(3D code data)
-- BEGIN --

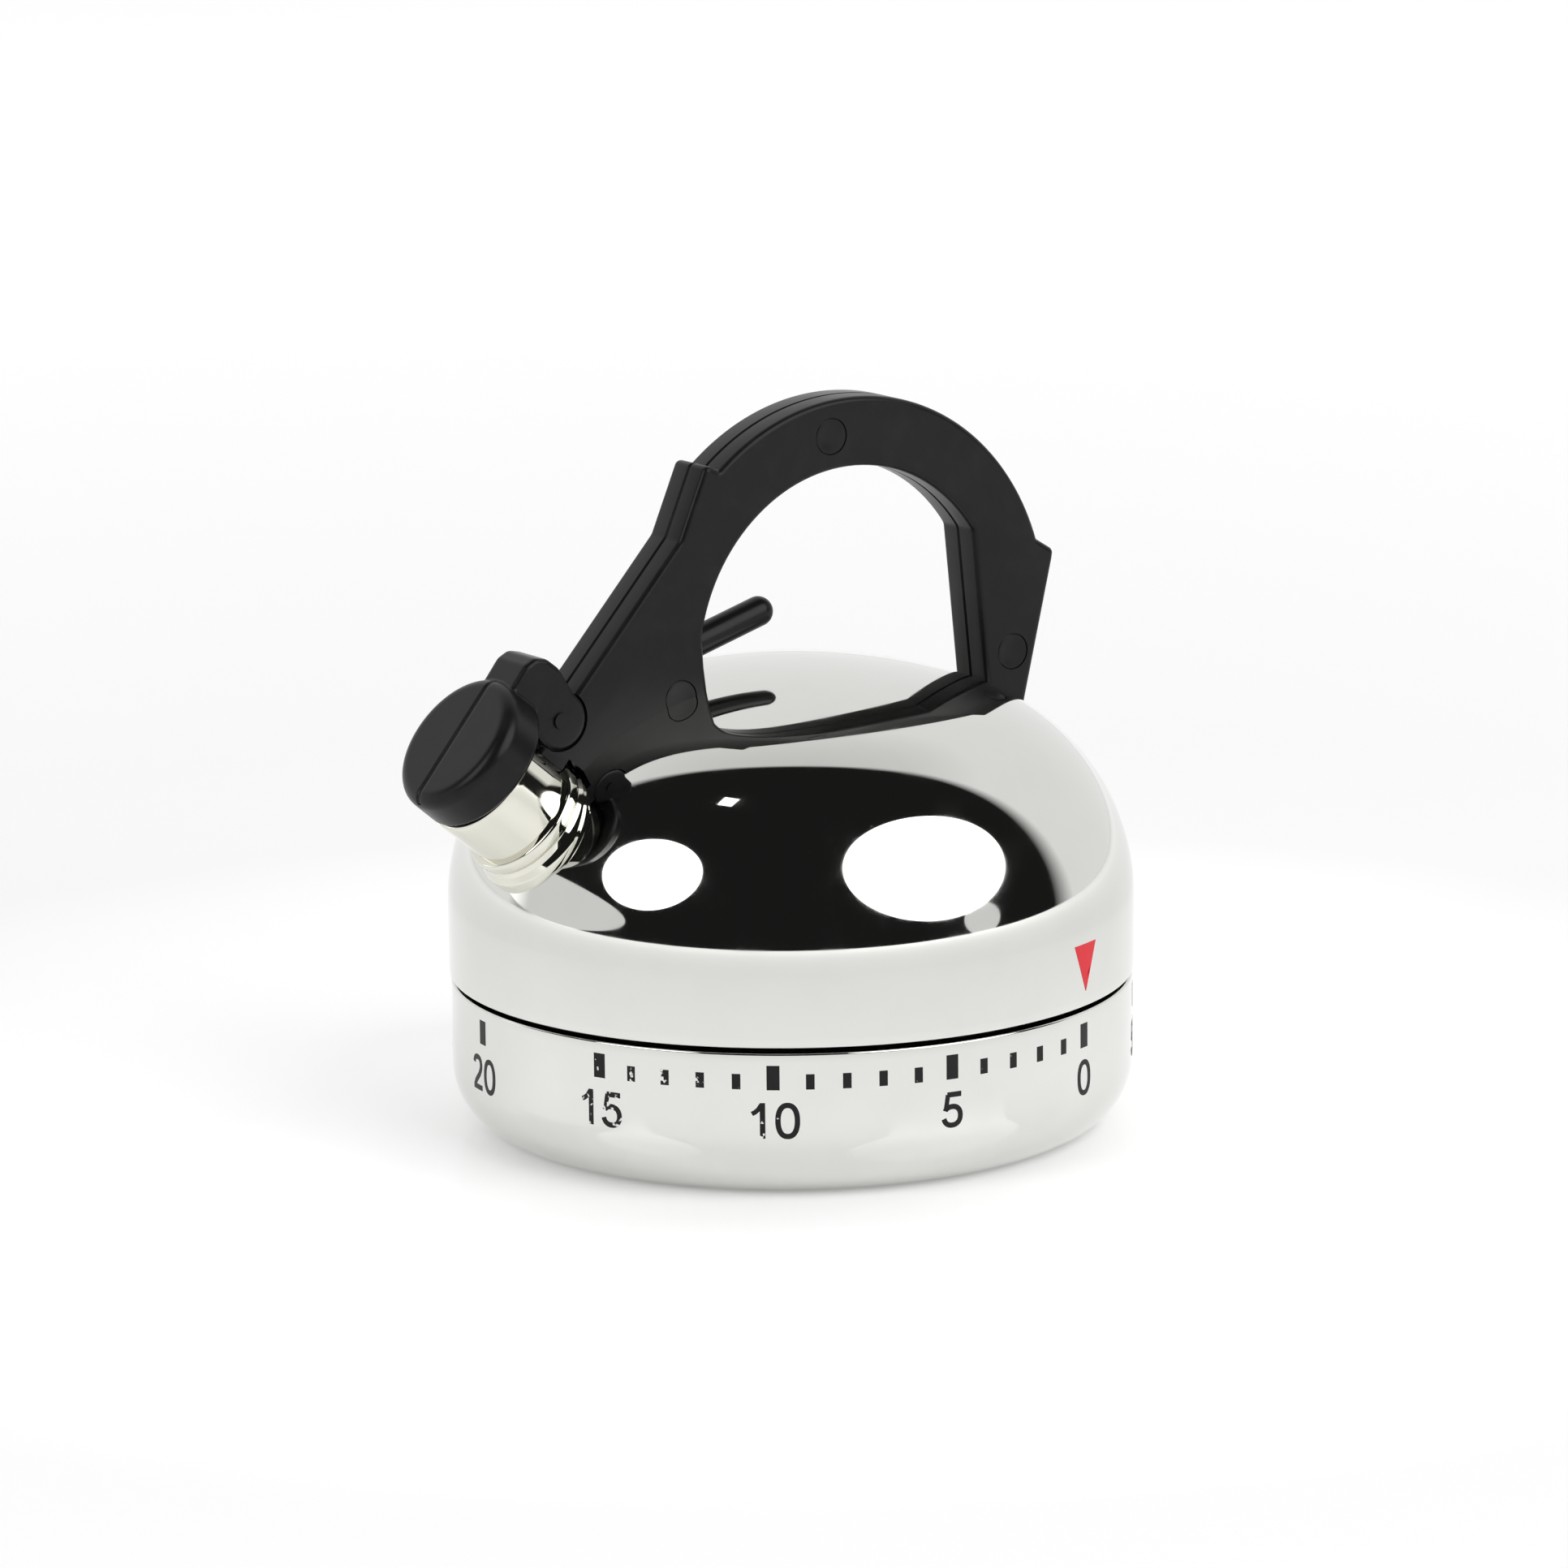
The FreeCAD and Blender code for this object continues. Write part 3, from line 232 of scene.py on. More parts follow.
def plated(name, tint, dull=0.03, handled=0.05):
    """Bright plating over moulded plastic: faint flow waves and handling marks."""
    material, shader, surface = finish_named(name, {"Metallic": 1.0})
    waves = shader.noise(9.0, 1.0)
    marks = shader.ramp(shader.noise(5.0, 6.0), (0.45, 0.0), (0.75, 1.0))
    pits = shader.ramp(shader.noise(0.5, 2.0), (0.70, 0.0), (0.80, 1.0))
    shade = tuple(c * 0.94 for c in tint)
    drive(shader, surface,
          Base_Color=shader.mix(marks * 0.35, colour(*tint), colour(*shade)),
          Roughness=dull + marks * handled + pits * 0.05,
          Normal=shader.bump(waves + pits * -0.02, 0.012, 0.35))
    return material


def moulded(name, tint, grain=0.35, dull=0.38, depth=0.010):
    """Moulded plastic: fine spark grain, soft flow marks, paler rubbed patches."""
    material, shader, surface = finish_named(name, {"Specular IOR Level": 0.2, "IOR": 1.5})
    fine = shader.noise(grain, 2.0)
    flow = shader.noise(7.0, 4.0, (1.0, 1.0, 0.35))
    rubbed = shader.ramp(shader.noise(3.2, 5.0), (0.50, 0.0), (0.80, 1.0))
    pale = tuple(c * 1.5 + 0.004 for c in tint)
    drive(shader, surface,
          Base_Color=shader.mix(rubbed * 0.6, colour(*tint), colour(*pale)),
          Roughness=dull + (flow - 0.5) * 0.16 + rubbed * 0.05,
          Normal=shader.bump(fine * 0.7 + flow * 0.6, depth, 0.5))
    return material


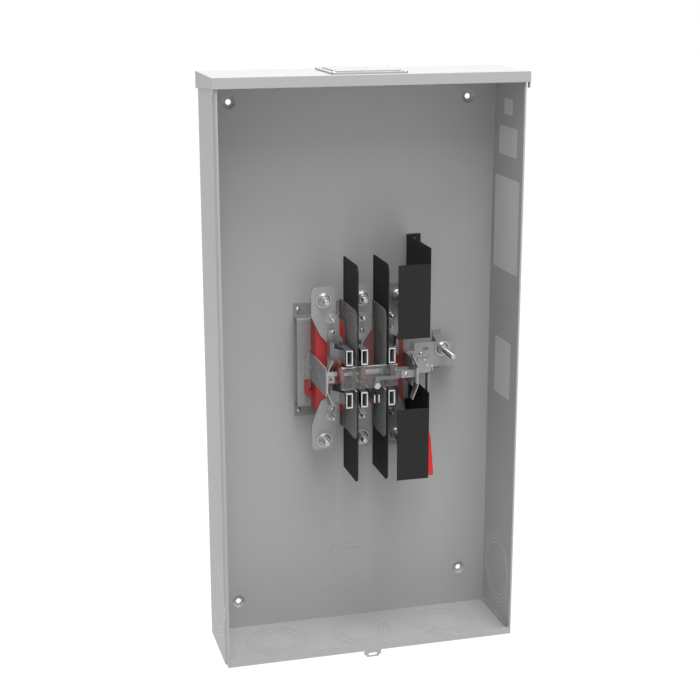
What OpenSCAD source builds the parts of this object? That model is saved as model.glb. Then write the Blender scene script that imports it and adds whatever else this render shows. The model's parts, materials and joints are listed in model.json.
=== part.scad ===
// Meter socket enclosure: a wall box for an electric meter, seven jaws, lever bypass, cover off.
// Millimetres. X runs right, Y runs back into the wall, Z runs up.
// The origin is on the wall, midway between the two upper mounting holes.

/* [Box] */
// Width across the side walls
box_w = 482.6; // [440:1:640]
// Height from the bottom face to the top of the hood
box_h = 927.1; // [860:1:1100]
// Depth from the back panel to the front edge
box_d = 139.7; // [139:0.5:200]
// Thickness of the box's sheet steel
sheet = 1.6; // [1.2:0.1:2.5]
// Outside radius of the two long back bends
back_bend_r = 3.2; // [2.8:0.1:8]
// How far the front band of each side wall steps in, so the cover can slip over it
edge_step = 2.2; // [1:0.1:5]
// Depth of that stepped front band
edge_band = 14.3; // [10:0.1:30]
// Extra thickness of the hemmed front edge
hem_t = 1.0; // [0.5:0.1:2]
// Length of the hem
hem_len = 8; // [4:0.5:9]
// Height of the upturned front sill of the bottom
sill_h = 12; // [8:0.5:30]
// Height of the bottom's weld flanges at the side walls
weld_flange_h = 9; // [5:0.5:20]

/* [Hood] */
// Gap between the hood's lip and the box
hood_gap = 1.6; // [0.5:0.1:6]
// Height of the hood's front lip
hood_lip_h = 16; // [10:0.5:30]
// Height of the hood's side flaps at the wall
hood_flap_h = 26; // [20:0.5:50]
// Width of the locating ears below the front corners of the hood
ear_w = 9; // [5:0.5:20]
// Drop of those ears below the lip
ear_drop = 9; // [4:0.5:20]

/* [Hub opening] */
// Sideways offset of the hub opening in the hood
hub_x = -4; // [-40:1:40]
// Distance of the hub opening's centre from the back panel
hub_depth = 75; // [72:1:78]
// Diameter of the hub opening
hub_hole_d = 78; // [50:1:86]
// Width of the closing plate
hub_plate_w = 118; // [110:1:140]
// Depth of the closing plate
hub_plate_l = 106; // [102:1:112]
// Height of the raised field pressed into the closing plate
hub_field_h = 1.9; // [0.5:0.1:4]
// Width of the flat rim around that field
hub_rim = 8; // [7:0.5:9]
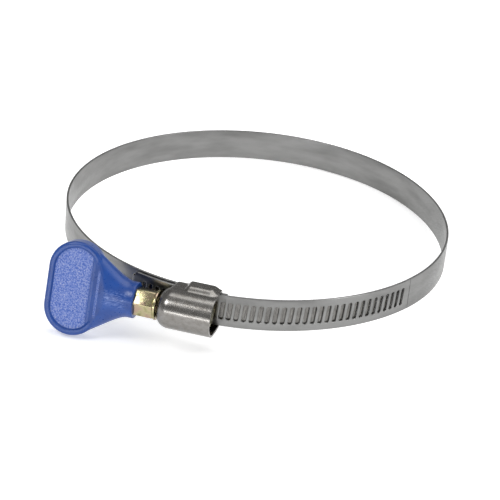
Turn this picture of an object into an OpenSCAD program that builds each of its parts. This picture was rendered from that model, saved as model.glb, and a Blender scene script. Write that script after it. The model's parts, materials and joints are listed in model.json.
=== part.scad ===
// Worm-drive hose clamp with a moulded thumb key.
// Frame: origin on the axis of the closed ring, half way up the band. +Z is the ring's axis,
// the worm lies across -Y and runs along X, and the key is on its -X end.
// Angles around the ring are measured from -Y towards +X.

/* [Ring] */
// Diameter of the hose seat, inside the closed ring at rest
seat_d = 106; // [90:1:140]
// Width of the strip
band_w = 9; // [8:0.1:12]
// Thickness of the strip
band_t = 0.6; // [0.5:0.05:0.8]
// Number of stretches that stand for the bending plain strip
link_count = 12; // [8:1:20]
// Butt gap between two stretches
link_gap = 0.04; // [0.03:0.01:0.1]
// Gap inside the housing between the last stretch and the fixed end
link_end_gap = 1.6; // [1:0.1:2.5]

/* [Slots] */
// Distance from slot to slot, equal to the worm's pitch
slot_pitch = 2; // [1.6:0.05:2.4]
// Slots from the worm's foot towards the plain strip
slots_ahead = 29; // [20:1:40]
// Slots from the worm's foot towards the tail tip
slots_behind = 8; // [6:1:10]
// Length of a slot across the strip
slot_len = 4.9; // [4.6:0.1:6]
// Opening of a slot along the strip
slot_open = 1.15; // [1.1:0.05:1.3]
// Sheet left at the bottom of a pressed slot
slot_floor = 0.06; // [0.05:0.01:0.1]
// Plain strip left after the last slot, before the first stretch
slot_margin = 4.8; // [3:0.1:8]
// Plain strip left at the tail tip
tail_margin = 3.8; // [2:0.1:6]
// Corner cut at the tail tip
tail_chamfer = 1.4; // [0.5:0.1:3]

/* [Worm screw] */
// Outside diameter of the worm
worm_d = 8.4; // [7.6:0.1:10]
// Depth of the thread
thread_depth = 0.95; // [0.7:0.05:1.2]
// How far the thread reaches into the slots
mesh_depth = 0.5; // [0.3:0.05:0.55]
// Length of the thread
worm_len = 12.25; // [9.25:0.25:14]
// Bare shoulder between the neck and the thread
shoulder_len = 0.8; // [0.8:0.1:2]
// How far the shoulder lies under the thread's root
shoulder_step = 0.15; // [0.1:0.05:0.3]
// How far the neck, which turns in the housing's back wall, lies under the shoulder
neck_step = 0.5; // [0.3:0.05:0.8]
// Hexagon head, across the flats
hex_af = 7; // [6:0.5:8]
// Bare length of the hexagon head, between housing and key
head_len = 5.9; // [4:0.1:9]
// Depth of the hexagon inside the key
head_grip = 6.5; // [4:0.5:9]

/* [Housing] */
// Length of the housing
housing_len = 15; // [14:0.5:20]
// Reach of the housing in front of the worm's foot
housing_front = 5.5; // [4:0.5:7]
// Thickness of the pressed sheet
housing_wall = 0.7; // [0.5:0.05:0.9]
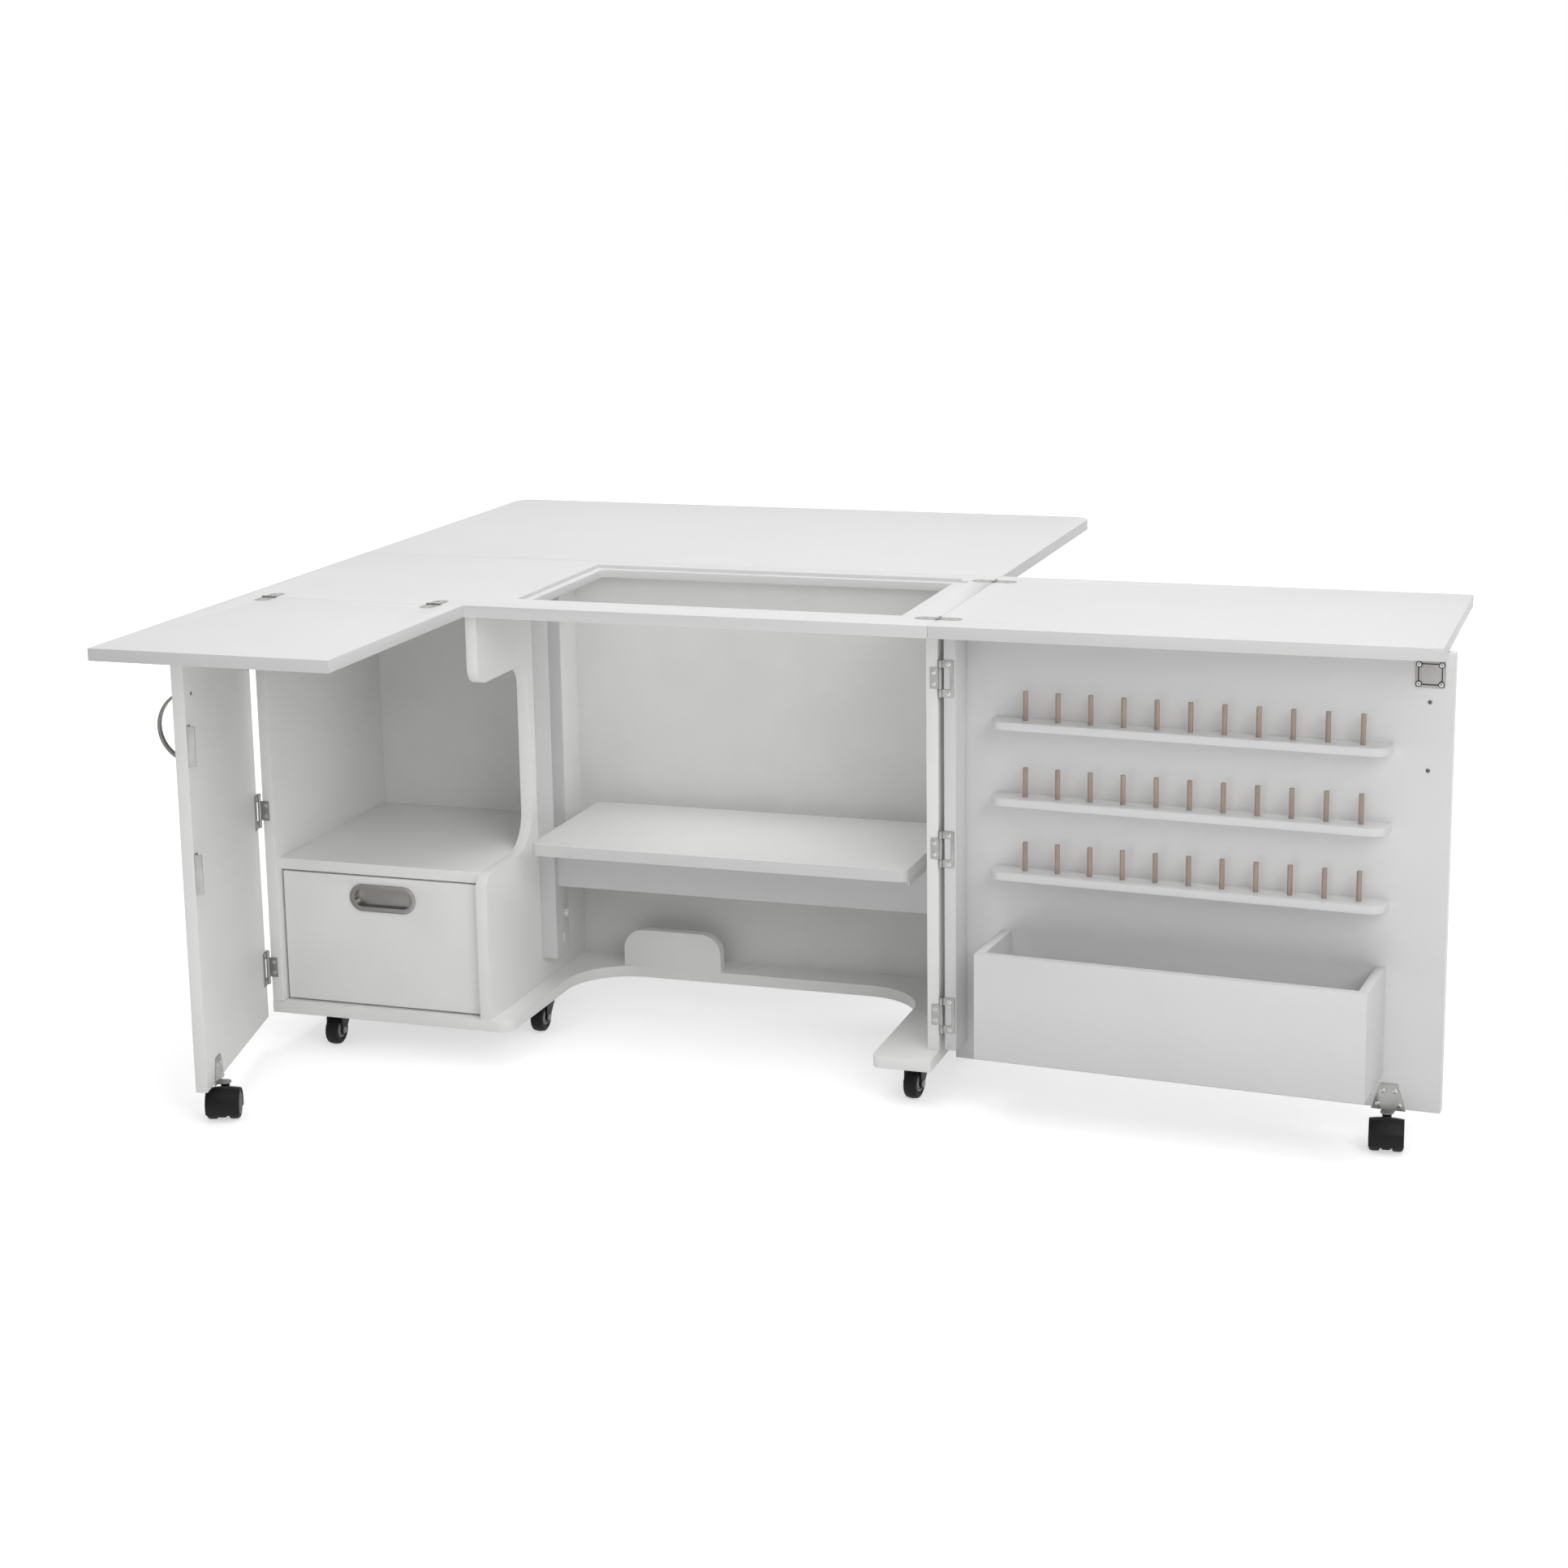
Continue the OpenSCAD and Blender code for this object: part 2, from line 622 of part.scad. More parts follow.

-- END --

The task. Starting at the first line of the records, print each line exactly, stopping after the line that contains "upper mounting holes.".

Answer to the exercise.
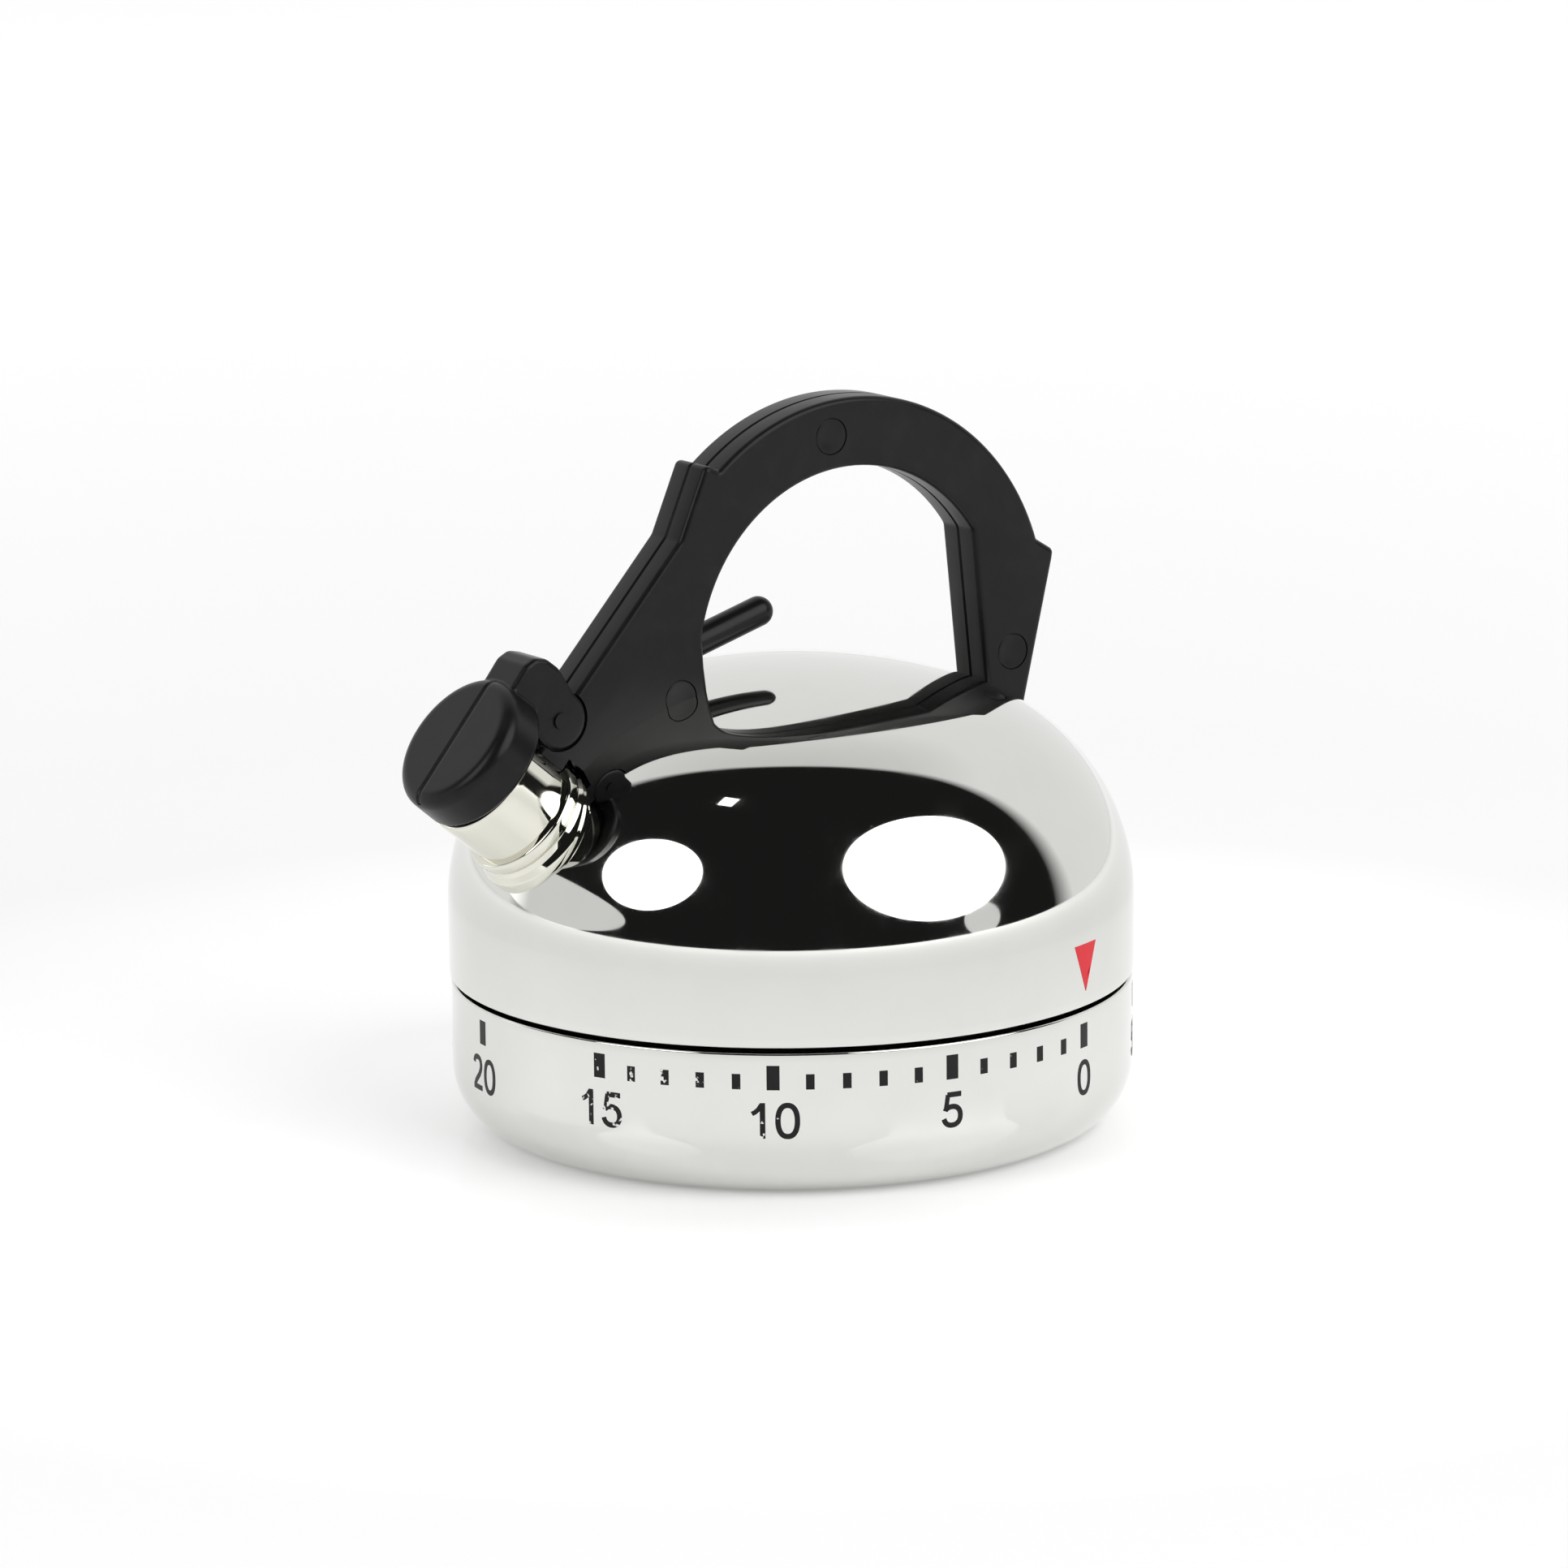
The FreeCAD and Blender code for this object continues. Write part 3, from line 232 of scene.py on. More parts follow.
def plated(name, tint, dull=0.03, handled=0.05):
    """Bright plating over moulded plastic: faint flow waves and handling marks."""
    material, shader, surface = finish_named(name, {"Metallic": 1.0})
    waves = shader.noise(9.0, 1.0)
    marks = shader.ramp(shader.noise(5.0, 6.0), (0.45, 0.0), (0.75, 1.0))
    pits = shader.ramp(shader.noise(0.5, 2.0), (0.70, 0.0), (0.80, 1.0))
    shade = tuple(c * 0.94 for c in tint)
    drive(shader, surface,
          Base_Color=shader.mix(marks * 0.35, colour(*tint), colour(*shade)),
          Roughness=dull + marks * handled + pits * 0.05,
          Normal=shader.bump(waves + pits * -0.02, 0.012, 0.35))
    return material


def moulded(name, tint, grain=0.35, dull=0.38, depth=0.010):
    """Moulded plastic: fine spark grain, soft flow marks, paler rubbed patches."""
    material, shader, surface = finish_named(name, {"Specular IOR Level": 0.2, "IOR": 1.5})
    fine = shader.noise(grain, 2.0)
    flow = shader.noise(7.0, 4.0, (1.0, 1.0, 0.35))
    rubbed = shader.ramp(shader.noise(3.2, 5.0), (0.50, 0.0), (0.80, 1.0))
    pale = tuple(c * 1.5 + 0.004 for c in tint)
    drive(shader, surface,
          Base_Color=shader.mix(rubbed * 0.6, colour(*tint), colour(*pale)),
          Roughness=dull + (flow - 0.5) * 0.16 + rubbed * 0.05,
          Normal=shader.bump(fine * 0.7 + flow * 0.6, depth, 0.5))
    return material


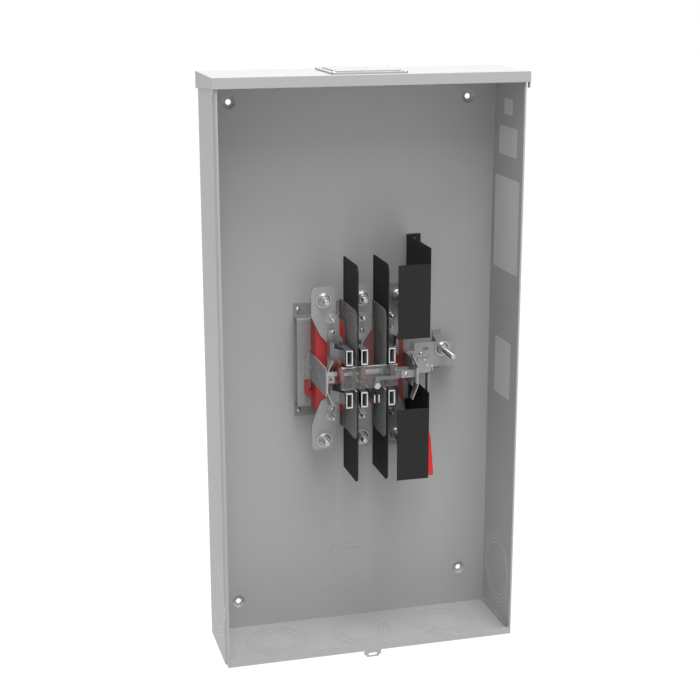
What OpenSCAD source builds the parts of this object? That model is saved as model.glb. Then write the Blender scene script that imports it and adds whatever else this render shows. The model's parts, materials and joints are listed in model.json.
=== part.scad ===
// Meter socket enclosure: a wall box for an electric meter, seven jaws, lever bypass, cover off.
// Millimetres. X runs right, Y runs back into the wall, Z runs up.
// The origin is on the wall, midway between the two upper mounting holes.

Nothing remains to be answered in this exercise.